▶ **What to produce**: Set down each line from the one containing "flap_edge = 0.5" to the one containing "from mathutils import Matrix, Vector", inclusive, exactly as written and with nothing further.

▶ **Dataset section**:
*****

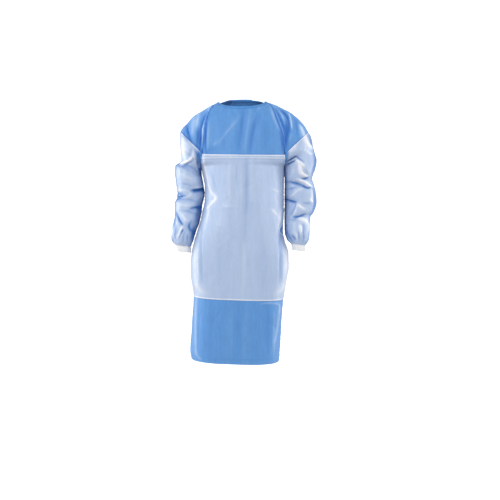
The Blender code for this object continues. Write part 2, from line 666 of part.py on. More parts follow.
def binding_mesh(name, panels):
    """A strip folded over the neck edge, from the outer back panel round the front to the inner back panel."""
    over = BINDING_GAP + BINDING_WALL
    under = -CLOTH - BINDING_GAP
    section = (
        (over, BINDING_WIDTH),
        (over, -over),
        (under - BINDING_WALL, -over),
        (under - BINDING_WALL, BINDING_WIDTH),
        (under, BINDING_WIDTH),
        (under, -BINDING_GAP),
        (BINDING_GAP, -BINDING_GAP),
        (BINDING_GAP, BINDING_WIDTH),
    )
    stations = []
    seen = set()
    for panel, backwards in panels:
        order = range(panel.index.shape[1])
        for j in reversed(order) if backwards else order:
            k, below = panel.index[0, j], panel.index[1, j]
            if key_of(np.round(panel.points[k], 3)) in seen:
                continue
            seen.add(key_of(np.round(panel.points[k], 3)))
            drop = panel.points[below] - panel.points[k]
            length = np.linalg.norm(drop)
            offsets = [panel.normals[n] * panel.mitre[n] for n in (k, below)]
            ring = []
            for out, down in section:
                share = max(0.0, down / length)
                offset = offsets[0] + (offsets[1] - offsets[0]) * share
                ring.append(panel.points[k] + drop * down / length + offset * out)
            stations.append(ring)
    return swept_mesh(name, stations)


def strip_rings(path, half_width):
    """Rings of a tie along a path of points, each with its normal and the direction of its width."""
    return [
        [
            point - wide * half_width,
            point - wide * half_width + normal * TIE_WALL,
            point + wide * half_width + normal * TIE_WALL,
            point + wide * half_width,
        ]
        for point, normal, wide in path
    ]


def body_row_at(height):
    """The row position of the body at a height below the underarm."""
    heights = column(TRUNK_ROWS, TRUNK_FIELDS, "z")
    k = int(np.searchsorted(-heights, -height)) - 1
    return UNDERARM + k + (height - heights[k]) / (heights[k + 1] - heights[k])


def back_frame(at, u, lift):
    """A point of the back moved out, with its normal and the upward direction along the cloth."""
    step = 0.01
    here = body_point(at, u, 1)
    beside = body_point(at, min(u + step, 0.999), 1) - body_point(at, u - step, 1)
    up = body_point(at - step, u, 1) - here
    normal = unit(np.cross(unit(beside), unit(up)))
    normal = normal if normal[1] > 0 or normal[0] > 0.5 else -normal
    fold = body_fold(here, u, 1)
    return here + normal * (lift - fold), normal, unit(up)


def tie_meshes(flap_edge):
    """The waist tie at the back: a band from the outer panel, one from the side seam, their knot and its two ends."""
    row = body_row_at(TIE_HEIGHT)
    shares = [k / TIE_STATIONS for k in range(TIE_STATIONS + 1)]
    start, stop = flap_edge - TIE_SEWN_SPAN, TIE_KNOT_SPAN - KNOT_HALF_SPAN
    band = []
    for share in shares:
        u = start + (stop - start) * share
        fall = smooth((u - flap_edge - TIE_FALL_START) / TIE_FALL_SPAN)
        band.append(back_frame(row, u, TIE_CLEAR + LAP_LIFT * (1 - fall)))
    meshes = {"waist_tie_right": swept_mesh("waist_tie_right", strip_rings(band, TIE_WIDTH / 2))}
    start, stop = TIE_KNOT_SPAN + KNOT_HALF_SPAN, TIE_SEAM_SPAN
    band = [back_frame(row, start + (stop - start) * share, KNOT_CLEAR) for share in shares[::2]]
    meshes["waist_tie_left"] = swept_mesh("waist_tie_left", strip_rings(band, TIE_WIDTH / 2))
    for tie_row in TIE_ENDS:
        tie = dict(zip(TIE_END_FIELDS, tie_row))
        rings = []
        for share in shares:
            height = TIE_HEIGHT - TIE_WIDTH / 2 - TIE_END_GAP - tie["length"] * share
            lean = tie["lean"] * blend(TIE_END_LEAN, share)
            point, normal, up = back_frame(body_row_at(height), TIE_KNOT_SPAN + lean, TIE_CLEAR)
            half_width = TIE_WIDTH / 2 * blend(TIE_END_WIDTH, share)
            rings += strip_rings([(point, normal, unit(np.cross(normal, up)))], half_width)
        meshes[tie["name"]] = swept_mesh(tie["name"], rings)
    return meshes


def knot_mesh():
    """The knot of the waist tie: a soft block that lies on the back, between the two bands."""
    point, normal, up = back_frame(body_row_at(TIE_HEIGHT), TIE_KNOT_SPAN, KNOT_CLEAR)
    along = unit(np.cross(up, normal))
    cage = bmesh.new()
    bmesh.ops.create_cube(cage, size=1.0)
    bmesh.ops.bevel(cage, geom=cage.edges[:], offset=0.28, segments=2, profile=0.6, affect="EDGES")
    centre = point + normal * (KNOT_SIZE[1] / 2)
    for corner in cage.verts:
        x, y, z = corner.co
        corner.co = centre + along * x * KNOT_SIZE[0] + normal * y * KNOT_SIZE[1] + up * z * KNOT_SIZE[2]
    if cage.calc_volume(signed=True) < 0:
        bmesh.ops.reverse_faces(cage, faces=cage.faces[:])
    mesh = bpy.data.meshes.new("waist_tie_knot")
    cage.to_mesh(mesh)
    cage.free()
    mesh.shade_smooth()
    return mesh


def neck_tab_mesh(panel):
    """The closing tab of the neck: a short strip on the outer back panel, made from its points and moved out."""
    edge = panel.index.shape[1] - 1
    rings = []
    for k in range(NECK_TAB_COLUMNS + 1):
        j = edge - NECK_TAB_COLUMNS + k - (NECK_TAB_SHORT if k == NECK_TAB_COLUMNS else 0)
        low = min(int(j), edge - 1)
        across = j - low
        corners = [panel.index[i, low + n] for i in (1, 2) for n in (0, 1)]
        ring = []
        top, foot = NECK_TAB_ROWS
        for row_at, out in ((foot, 0), (foot, NECK_TAB_WALL), (top, NECK_TAB_WALL), (top, 0)):
            down = row_at - 1
            weights = [(1 - down) * (1 - across), (1 - down) * across, down * (1 - across), down * across]
            place = sum(w * panel.points[c] for w, c in zip(weights, corners))
            normal = unit(sum(w * panel.normals[c] for w, c in zip(weights, corners)))
            ring.append(place + normal * (TAB_CLEAR + out))
        rings.append(ring)
    return swept_mesh("neck_tab", rings)


def main():
    for old in list(bpy.data.objects):
        bpy.data.objects.remove(old)
    collection = bpy.data.collections.new("Surgical gown")
    bpy.context.scene.collection.children.link(collection)

    last_row = UNDERARM + len(TRUNK_ROWS) - 1
    front = body_panel(-1, lambda share: (0.0, 1.0), FRONT_COLUMNS, last_row)
    back_right = body_panel(1, lambda share: (0.0, 0.5 + lap(share)), BACK_COLUMNS, last_row)
    back_left = body_panel(1, lambda share: (0.5 - lap(share), 1.0), BACK_COLUMNS, last_row)
    sleeve_right = sleeve_panel(SLEEVE_RIGHT_ROWS, SLEEVE_RIGHT_CREASES)
    sleeve_left = sleeve_panel(SLEEVE_LEFT_ROWS, SLEEVE_LEFT_CREASES)
    join_normals([[front, back_right, back_left], [sleeve_right], [sleeve_left]])
    lift_lap(back_right)

    add_part(
        "neck_binding",
        binding_mesh(
            "neck_binding",
            [(back_right, True), (sleeve_right, True), (front, False), (sleeve_left, False), (back_left, True)],
        ),
        DEEP_BLUE,
        0.6,
        collection,
    )
    draw_back(front)
    draw_back(back_right, (True, False))
    draw_back(back_left, (False, True))
    draw_back(sleeve_right)
    draw_back(sleeve_left)
    for name, panel in (
        ("front_panel", front),
        ("back_panel_right", back_right),
        ("back_panel_left", back_left),
        ("sleeve_right", sleeve_right),
        ("sleeve_left", sleeve_left),
    ):
        add_part(name, wall_mesh(name, panel, 0.0, -CLOTH), BLUE, 0.65, collection)
    for name, panel, last in (
        ("front_reinforcement", front, FACING_END),
        ("sleeve_reinforcement_right", sleeve_right, len(SLEEVE_RIGHT_ROWS) - 1),
        ("sleeve_reinforcement_left", sleeve_left, len(SLEEVE_LEFT_ROWS) - 1),
    ):
        mesh = facing_mesh(name, panel, FACING_TOP, last, UNDERARM + 1, FACING_EDGE_SHARE)
        add_part(name, mesh, PALE, 0.4, collection)
    for name, rows in (("cuff_right", SLEEVE_RIGHT_ROWS), ("cuff_left", SLEEVE_LEFT_ROWS)):
        add_part(name, cuff_mesh(name, rows, len(rows) - 1), WHITE, 0.8, collection)
    add_part("neck_tab", neck_tab_mesh(back_right), BLUE, 0.65, collection)
    flap_edge = 0.5 + lap(body_row_at(TIE_HEIGHT) / last_row)
    for name, mesh in tie_meshes(flap_edge).items():
        add_part(name, mesh, BLUE, 0.65, collection)
    add_part("waist_tie_knot", knot_mesh(), BLUE, 0.65, collection)


main()
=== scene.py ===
"""Reinforced surgical gown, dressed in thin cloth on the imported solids, in a plain pale studio.

Metres, +Z up. The front faces -Y and the wearer's left is +X. Picture places are pixels of the 500 x 500 frame.
"""

import math

import bpy
import numpy as np
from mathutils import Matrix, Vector

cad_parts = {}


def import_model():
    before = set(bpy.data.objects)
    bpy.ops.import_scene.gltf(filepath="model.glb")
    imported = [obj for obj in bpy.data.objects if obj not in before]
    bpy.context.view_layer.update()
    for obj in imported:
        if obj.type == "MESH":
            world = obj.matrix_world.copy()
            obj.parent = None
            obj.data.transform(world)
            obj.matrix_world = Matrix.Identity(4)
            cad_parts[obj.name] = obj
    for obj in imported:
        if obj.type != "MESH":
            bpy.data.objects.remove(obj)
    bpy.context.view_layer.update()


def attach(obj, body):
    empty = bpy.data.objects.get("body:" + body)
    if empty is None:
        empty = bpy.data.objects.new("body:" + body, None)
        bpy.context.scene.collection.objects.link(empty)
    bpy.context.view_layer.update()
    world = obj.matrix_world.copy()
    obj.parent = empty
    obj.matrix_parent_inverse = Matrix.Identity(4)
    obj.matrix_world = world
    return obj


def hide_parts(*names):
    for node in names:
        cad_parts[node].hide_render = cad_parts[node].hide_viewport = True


# Camera and picture
EYE = (0.032, -3.2, -0.372)
FOCAL_PIXELS = 800.0
HALF_FRAME = 250.0
PITCH = math.atan(55.0 / FOCAL_PIXELS)
PIXEL = 0.004  # metres a pixel at the gown's middle
SENSOR_MM = 36.0

# Studio
FLOOR = -1.46
STUDIO_REACH = 30.0
STUDIO_HEIGHT = 40.0
WALL_SIDES = 32
SKY_LIGHT = 0.56
LIGHT_AIM = (0.0, 0.0, -0.5)
LIGHT_FIELDS = ("name", "place", "size", "watts")
LIGHTS = (
    ("key", (-2.2, -3.4, 1.4), (1.6, 1.6), 74),
    ("fill", (2.6, -3.0, 0.6), (2.2, 2.2), 28),
    ("side_right", (-2.6, 0.5, -0.2), (1.2, 2.6), 42),
    ("side_left", (2.6, 0.5, -0.2), (1.2, 2.6), 42),
    ("back", (0.0, 3.6, 1.2), (2.4, 2.0), 45),
)

# Form of the solids, repeated here
UNDERARM = 8  # the row where the raglan seams end and the sleeve closes
FACING_TOP = 6  # the row along which the three reinforcements begin
FACING_END = UNDERARM + 11
LAP_AT_NECK = 0.14
LAP_AT_HEM = 0.19
LAP_CLEAR_SHARE = 0.03
LAP_RISE_SHARE = 0.16
LAP_LIFT = 0.0050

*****

▶ **Task response**:
    flap_edge = 0.5 + lap(body_row_at(TIE_HEIGHT) / last_row)
    for name, mesh in tie_meshes(flap_edge).items():
        add_part(name, mesh, BLUE, 0.65, collection)
    add_part("waist_tie_knot", knot_mesh(), BLUE, 0.65, collection)


main()
=== scene.py ===
"""Reinforced surgical gown, dressed in thin cloth on the imported solids, in a plain pale studio.

Metres, +Z up. The front faces -Y and the wearer's left is +X. Picture places are pixels of the 500 x 500 frame.
"""

import math

import bpy
import numpy as np
from mathutils import Matrix, Vector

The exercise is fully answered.